GIS - Tuesday, March 20th, 2012 at 3:44 AM

Minister Walwyn

THEME: “Building the Local Knowledge Base for Global Competitiveness”
Delivered on Saturday, March 17 at the Eileene L. Parsons Auditorium

A pleasant good evening to everyone. I would like to acknowledge the presence of our Premier, Hon. Dr D. Orlando Smith and my colleagues from the House of Assembly. With us today we also have past and present educators, administrators, individuals from the private sector, parents and students. I thank you in advance for seeing the importance of this opportunity and I look forward to an open and frank discussion tonight about education in our Territory.

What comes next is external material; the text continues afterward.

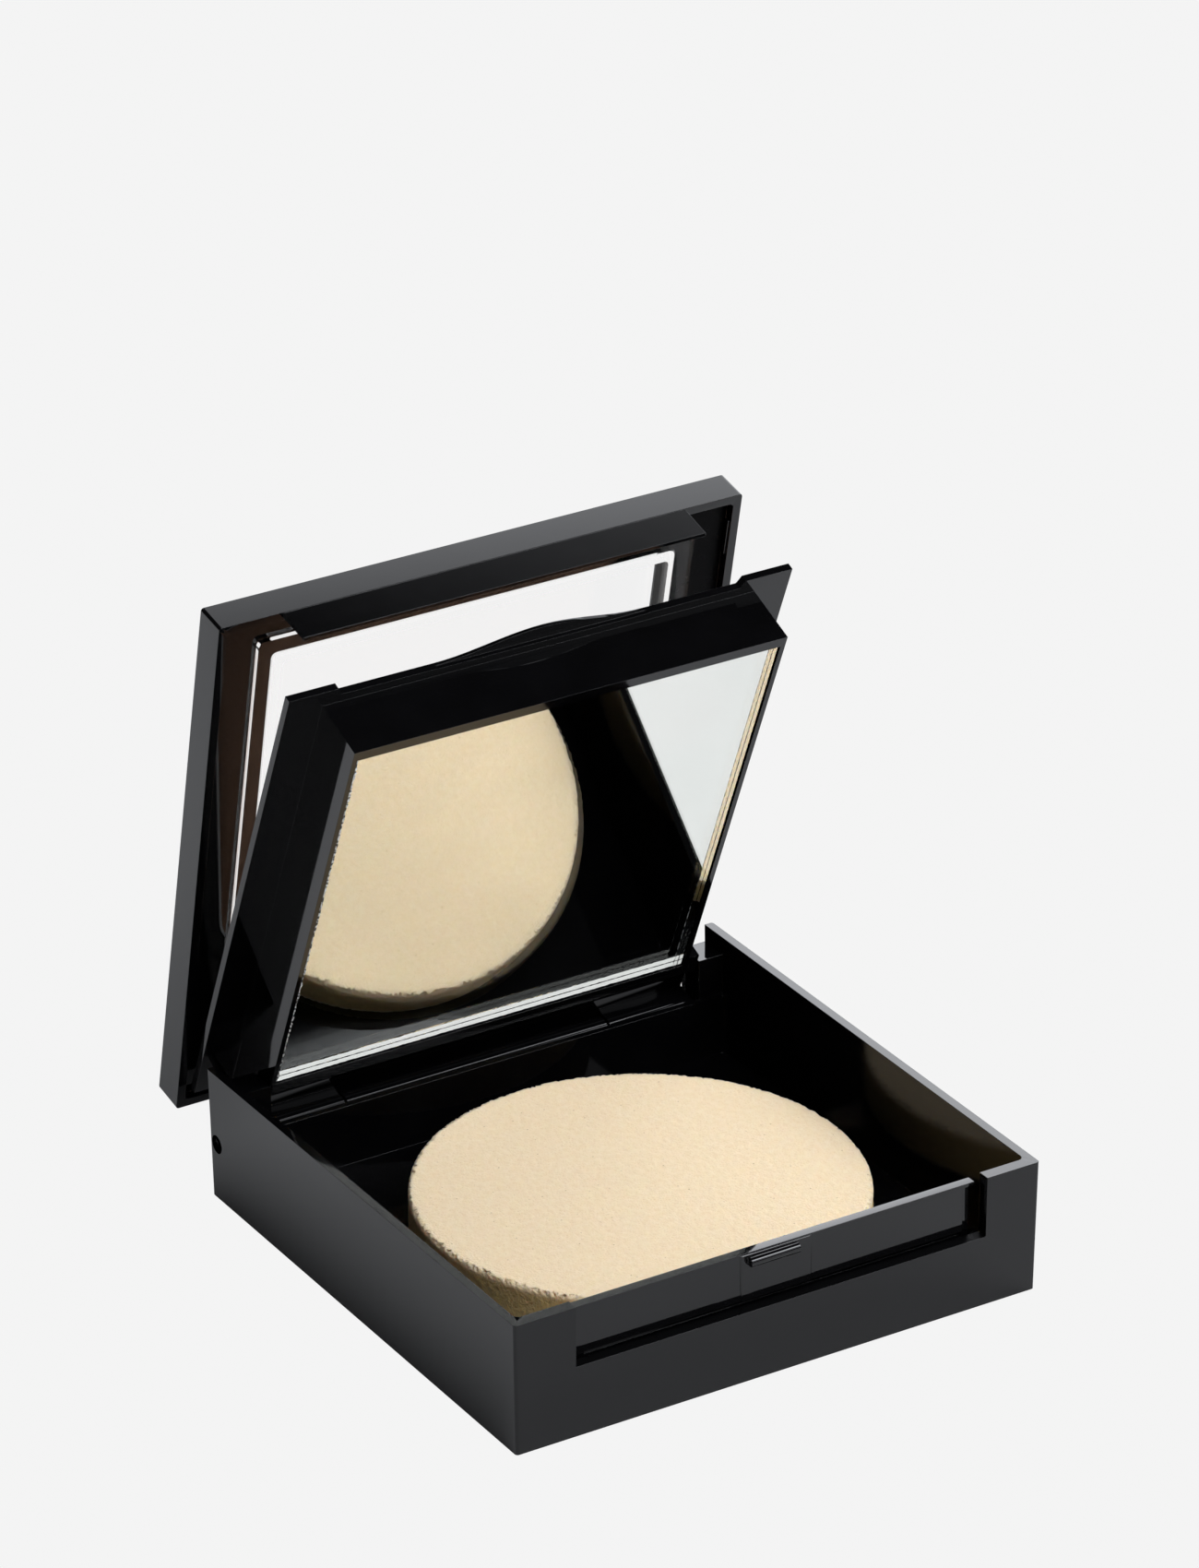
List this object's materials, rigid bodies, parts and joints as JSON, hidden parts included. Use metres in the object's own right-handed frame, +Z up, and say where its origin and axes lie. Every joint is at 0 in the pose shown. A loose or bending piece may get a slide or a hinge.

This evening’s discussion promises to be thought provoking and one that will surely inspire change within the Ministry and Department of Education and Culture. It is also my hope that after this evening, students, parents and members within our communities will also be inspired to enthusiastically join this journey that the Ministry of Education and Culture is now on. Just as this year’s education week has inspired me to work towards, the Ministry and its departments will be seeking to create a culture of excellence within our education system.

On November 9, 2011 the present administration was sworn into office. Our Premier commented that his government would cooperatively seek to engage our community as we attempt to make decisions for our entire well being. Earlier this year as I paused to consider how to make our acknowledgement of education week reach the homes and minds of many residents, those that have children in school and those that do not, I wanted an opportunity for us to go back to the days where as a community, we sat and discussed our issues and collectively resolved those issues. Today we are here at this Education Summit, the first and certainly not the last opportunity that our community will have to speak frankly and openly on issues affecting education in the Virgin Islands.

Ladies and gentlemen I want to set the tone for this evening’s discussion by saying that there is an elephant in the room. That elephant is our education system and no matter how we try to skirt around it, an elephant is a pretty big animal that we must take notice of and find a way to deal with it.

Tonight I encourage all of us to be bold. It is no longer good enough for us to have conversations in our small and select circles about our education system. I know that we all want nothing but the best for our students and for the entire Virgin Islands and now is our opportunity to ensure success.
By providing opportunities for our citizens to become educated, we also provide a path to empowerment for all residents. The road to get to that culture of excellence in education will not be easy. However, I am driven to do my best to facilitate this change, because I believe each and every child in the Virgin Islands deserves a solid education that can take them anywhere. As our Territory is moving forward, every day I see young people that feel that they are on the outside of this development. It is through education that all of our young people will cultivate their talents and skills to become apart of the advancements in our community.

I have heard from a few business owners that have vocalized their willingness to hire young people, but they have also vocalized their concern over the entry-level skills of graduates. What can we do to better prepare our students to enter the labour force? The high rate of unemployment among our youth is evidence that we have some work to do. The statistics gathered for the first round of the Youth Unemployment Register initiative shows why some of our youth have had difficulties. But what do we do to better the chances of success for not just the students that do well in math and science, but also those that can break down bikes and circuit boards? How do we help them find their opportunities in the Virgin Islands of 2012?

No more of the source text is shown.